Initiatives that require costly technology or costly technology experts are particularly good projects to handle at the consortial level. The integrated library system (ILS) is one of those big, complicated, costly technologies that can be leveraged in many ways. There’s the underlying platform (server and operating system), the application (the ILS itself), and there are the people involved in managing the system (ILS Administrator) plus the staff using the system. Some, or all, of these components can be shared across libraries.
For example, a group of libraries can use the same server and application yet operate as independent libraries. That’s what a group of libraries in Northern California is doing. They are each part of a shared Koha system hosted by a service provider. Each library administers its own system and has its own patron records and collection. But they save a lot of money by sharing that platform and that vendor contract, and by not having to manage the operating system and deal with backups and software updates.
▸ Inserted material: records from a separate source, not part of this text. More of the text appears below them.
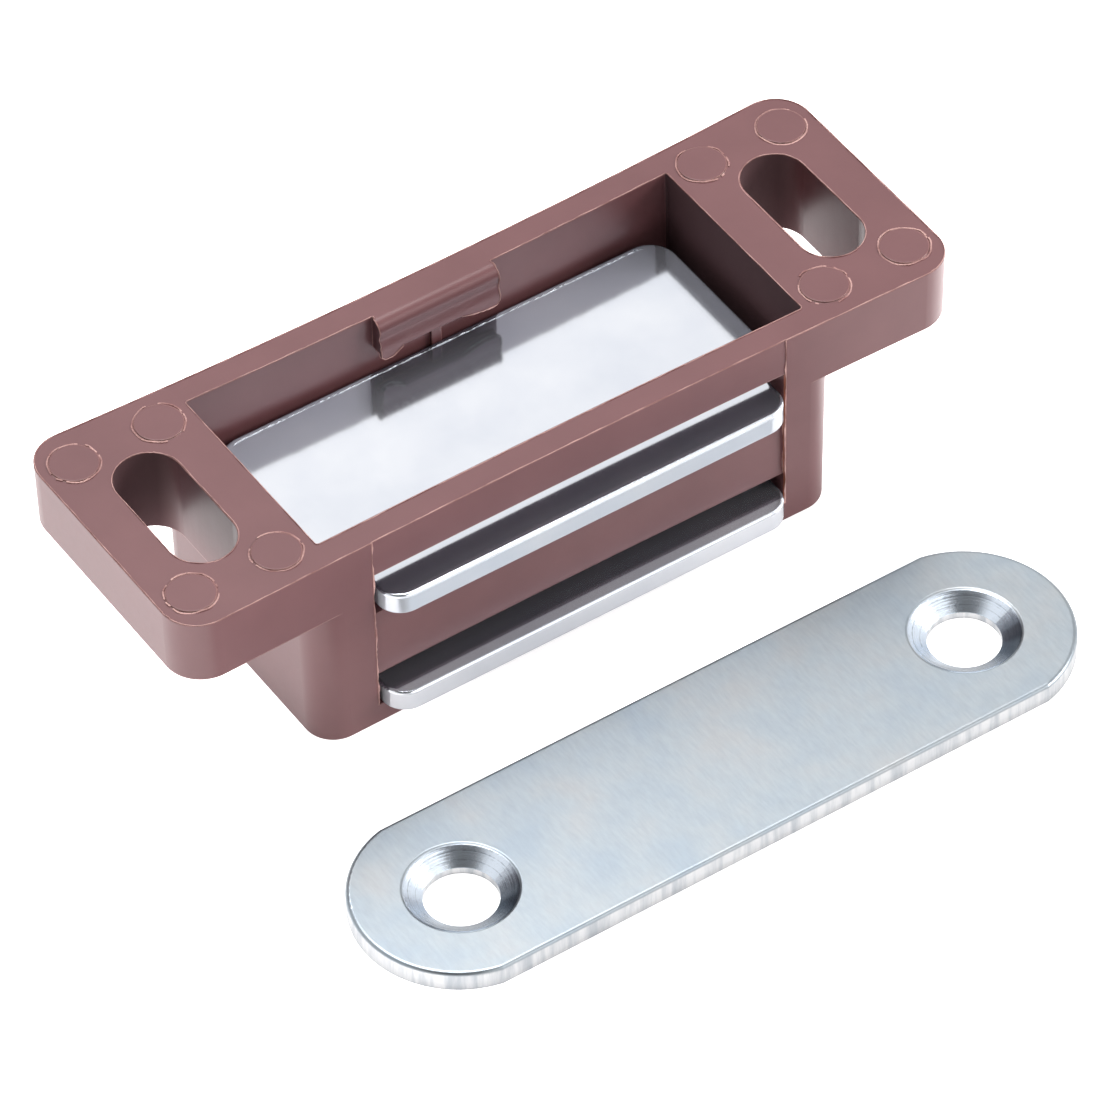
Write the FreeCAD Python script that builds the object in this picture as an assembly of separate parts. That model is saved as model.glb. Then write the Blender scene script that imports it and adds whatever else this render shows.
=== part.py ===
import FreeCAD, Part
import math
import os

# Magnetic cabinet catch and its strike plate, in millimetres.
# Both lie on one surface, z = 0. The catch is behind, mounting face up; the strike is in front.
# X runs along both pieces, Y from the strike to the catch, Z up.
# The origin is the middle of the two pieces together, on the surface they lie on.

# Housing, outside
EAR_SPAN = 58.2
HOUSING_WIDTH = 19.6
HOUSING_HEIGHT = 16.1
EAR_THICKNESS = 4.8
BOX_SPAN = 39.5
FRONT_DRAW_IN = 0.38
BACK_DRAW_IN = 0.75
END_DRAFT_DEG = 1.0
EAR_CORNER_RADIUS = 2.55
BOX_CORNER_RADIUS = 2.1
LOWER_EDGE_RADIUS = 0.15

# Housing, pocket and walls
RAIL_THICKNESS = 1.9
END_WALL = 1.55
FLOOR_THICKNESS = 1.6
POCKET_CORNER_RADIUS = 0.15

# Housing, front openings and the panel between the pillars
OPENING_SPAN = 31.1
OPENING_SHIFT = 0.15
PANEL_RECESS = 0.27
RAIL_RECESS = 0.05
GAP_OVER_UPPER_PLATE = 1.4
GAP_UNDER_UPPER_PLATE = 0.75
GAP_OVER_LOWER_PLATE = 1.0

# Housing, fixing slots through the ears, each with a deeper wall round it under the ear
SLOT_PITCH = 47.3
SLOT_LENGTH = 10.6
SLOT_WIDTH = 4.5
SLOT_WALL = 1.2
SLOT_WALL_DROP = 1.65

# Housing, ejector pin marks standing slightly proud on the ears
MARK_DIAMETER = 3.2
MARK_RISE = 0.08
MARK_OFFSET_X = 3.1
MARK_OFFSET_Y = 6.8

# Housing, snap hook that holds the magnet pack down
HOOK_WIDTH = 9.0
HOOK_SHELF = 0.2
HOOK_ROLL = 0.75
HOOK_VALLEY_DROP = 1.35
HOOK_VALLEY_DEPTH = 0.13
HOOK_DROP = 2.6
HOOK_OVERLAP = 0.65
HOOK_LIP_RADIUS = 0.12
HOOK_LEFT_TAB_WIDTH = 1.6
HOOK_LEFT_TAB_FLANK = 0.8
HOOK_LEFT_TAB_DROP = 0.5
HOOK_RIGHT_TAB_WIDTH = 2.9
HOOK_RIGHT_TAB_FLANK = 1.6
HOOK_RIGHT_TAB_DROP = 0.35
HOOK_TAB_CORNER = 0.25
HOOK_RIB_WIDTH = 0.75
HOOK_RIB_SHIFT = 0.1
HOOK_RIB_CLEARANCE = 0.1

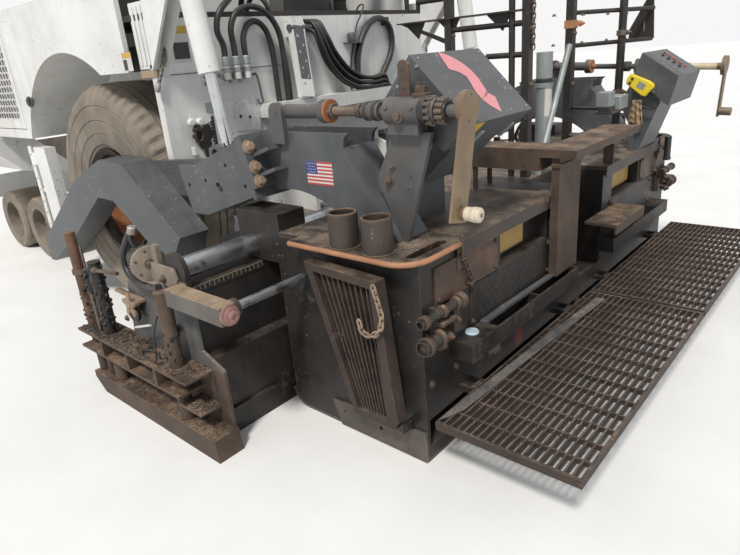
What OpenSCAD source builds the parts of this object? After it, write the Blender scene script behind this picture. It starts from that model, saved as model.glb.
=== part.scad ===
// Wheeled asphalt paver with a towed, extendable screed.
// x runs forward from the main screed's rear face, y to the left, z up from the ground.

/* [Main screed] */
// Width of the main screed
screed_w = 3050; // [2900:10:3080]
// Depth of the main screed, front to rear
screed_depth = 850; // [820:5:860]
// Height of the top of the deck
deck_z = 920; // [900:5:940]
// Thickness of the deck plates
deck_t = 20; // [12:1:25]
// Overhang of the deck past the end plate
deck_over = 75; // [68:1:82]
// Thickness of the screed's walls
wall_t = 20; // [12:1:25]
// Thickness of the sole plates that smooth the mat
sole_t = 14; // [10:1:20]
// Gap between the two halves at the crown joint
crown_gap = 10; // [4:1:20]

/* [Extensions] */
// Gap between the main screed and an extension
ext_gap = 30; // [15:1:40]
// Depth of an extension, front to rear
ext_depth = 460; // [400:5:480]
// Distance from the centre to the outer end of an extension as parked
ext_end = 1930; // [1925:5:1980]
// Length of an extension
ext_len = 1480; // [1300:10:1500]
// Height of an extension's lower box
ext_box_z = 420; // [380:5:440]
// Height of an extension's upper beam
ext_beam_z = 760; // [700:5:770]
// Radius of the bright guide tubes
tube_r = 50; // [35:1:55]
// Height of the guide tubes
tube_z = 835; // [828:1:845]
// Radius of the extension cylinder's rod
ext_rod_r = 20; // [14:1:24]

/* [End gates] */
// Length of an end gate
gate_len = 1160; // [1080:10:1180]
// Thickness of an end gate's plate
gate_t = 15; // [10:1:20]
// Width of the ski that an end gate runs on
ski_w = 135; // [110:5:140]
// Height of the ski
ski_h = 110; // [80:5:130]
// Height of the step on the end gate
gate_step_z = 385; // [350:5:400]
// Radius of the posts on the end gate
post_r = 27; // [20:1:30]

/* [Walkways and steps] */
// Distance from the screed's rear face to a walkway's rear edge
walkway_rear = 670; // [560:10:760]
// Distance from the screed's rear face to a walkway's hinge
walkway_hinge = 55; // [45:1:70]
// Height of the top of a walkway
walkway_z = 262; // [240:2:280]
// Depth of the walkway's bars
walkway_t = 35; // [25:1:40]
// Outer end of a walkway from the centre
walkway_end = 1570; // [1450:10:1600]
// Number of bars along a walkway
walkway_bars = 19; // [10:1:22]
// Height of the folding step on the screed's end
end_step_h = 670; // [600:10:680]
// Height of the folding step's hinge
end_step_z = 185; // [170:5:210]

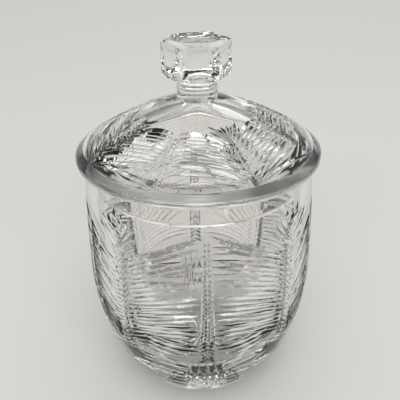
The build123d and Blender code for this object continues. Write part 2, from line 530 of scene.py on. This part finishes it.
def jar_palm(surface, middle, rng):
    """One palm, whose rib stands at a distance round the belly."""
    foot = (middle, PALM_FOOT - RIB_PAST_FOOT)
    head = (middle, PALM_HEAD + RIB_PAST_HEAD)
    cuts = [cut(surface, foot, head, RIB_DEPTH, RIB_PEAK)]
    cuts += jar_fan(surface, middle, rng)
    for hand in (-1, 1):
        cuts += jar_leaves(surface, middle, hand, rng)
        cuts += jar_barbs(surface, middle, hand, rng)
    return cuts


def column_side(surface, middle, hand):
    """One edge of a column, and the chevrons between it and the spine."""
    edge = (middle + hand * COLUMN_HALF, COLUMN_FOOT)
    tip = (middle + hand * COLUMN_TIP, COLUMN_TOP)
    cuts = [cut(surface, edge, tip, COLUMN_EDGE_DEPTH, angle=CHEVRON_ANGLE)]
    rows = int((COLUMN_TOP - COLUMN_FOOT) / CHEVRON_STEP)
    for row in range(rows):
        high = COLUMN_FOOT + row * CHEVRON_STEP
        half = COLUMN_HALF + (COLUMN_TIP - COLUMN_HALF) * row / rows
        start = (middle + hand * CHEVRON_ASIDE, high)
        tip = (middle + hand * half, high - CHEVRON_DROP * half)
        cuts.append(
            cut(surface, start, tip, CHEVRON_DEPTH, angle=CHEVRON_ANGLE, drag=CHEVRON_DRAG)
        )
    return cuts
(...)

One of my clients requested that I put together some case studies that would demonstrate Best Practices for implementing RFID, self-check, and automated materials handling. I was able to put together two excellent examples of how to do it right.
This case study was written based on a document prepared by JCL staff after their RFID implementation. It was their own evaluation of the process so it includes a description of things they did right and what they could have done better. It provides great information on how to plan and manage the implementation and includes useful and impressive outcome metrics.
This case study was written based on telephone interviews with the staff. They describe another excellent process for implementing automated materials handling and then RFID and self-check. Even though I recommend implementing RFID before AMH, this process worked well for them and they are now achieving 90% self-check use systemwide.